McDonald: We have seen the same. The second half of 2014 was significantly better in terms of overall demand for specials, at more enhanced spreads, particularly in the US equity market. 

Valentino: The data most definitely supports the comments made by Tred and Jim . 2014 definitely saw a larger number of high- margin opportunities. It is not just a handful of names driving revenue. 

McDonald: Measuring the demand for large cap equities can be an interesting exercise in this market. If you look at the utilisation rates for this universe, the demand seems low. However, at least one reason for that has to do with the changing source of, and borrower access to, large cap supply. Borrowers are looking to become more efficient in managing their balance sheets and therefore are trying to use more internal supply or to trade synthetically to cover shorts when they can. When they do source assets from a lender, borrowers are trying to optimise loan terms, including collateral posted. What are the prospects for fixed income assets? 

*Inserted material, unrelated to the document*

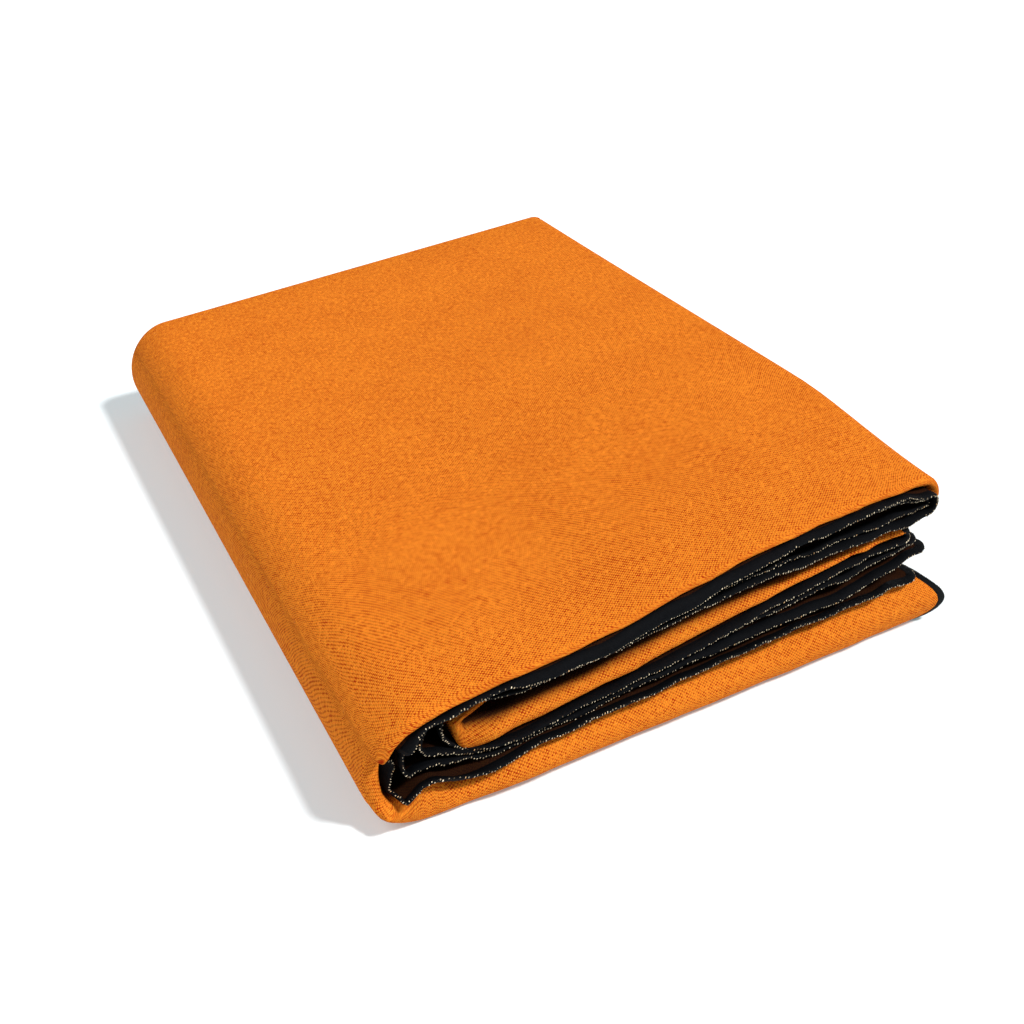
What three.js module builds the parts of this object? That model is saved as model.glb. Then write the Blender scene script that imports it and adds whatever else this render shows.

McIntire: Recently, there has been concern around fixed income ETFs and how liquidity is maintained in a period of stress. Is that something that the ETF community talks about? 

Pollackov: Yes, all the time. With ETFs you are potentially taking an illiquid instrument and making it somewhat liquid on an exchange. We have an aggregate bond, a short-term treasury, an intermediate treasury and a TIPs fund – so a broad range of very liquid products. But if you look at something like senior bank loans, or high-end corporate bonds, then potentially the tail could wag the dog – these are difficult to price as it is and if there is a knee-jerk reaction to a Fed rate rise from the fast money then it could be hard. There have been instances in the past in the ETF market where this has happened and we talk to investors all the time about how and why but explaining the risks is never easy.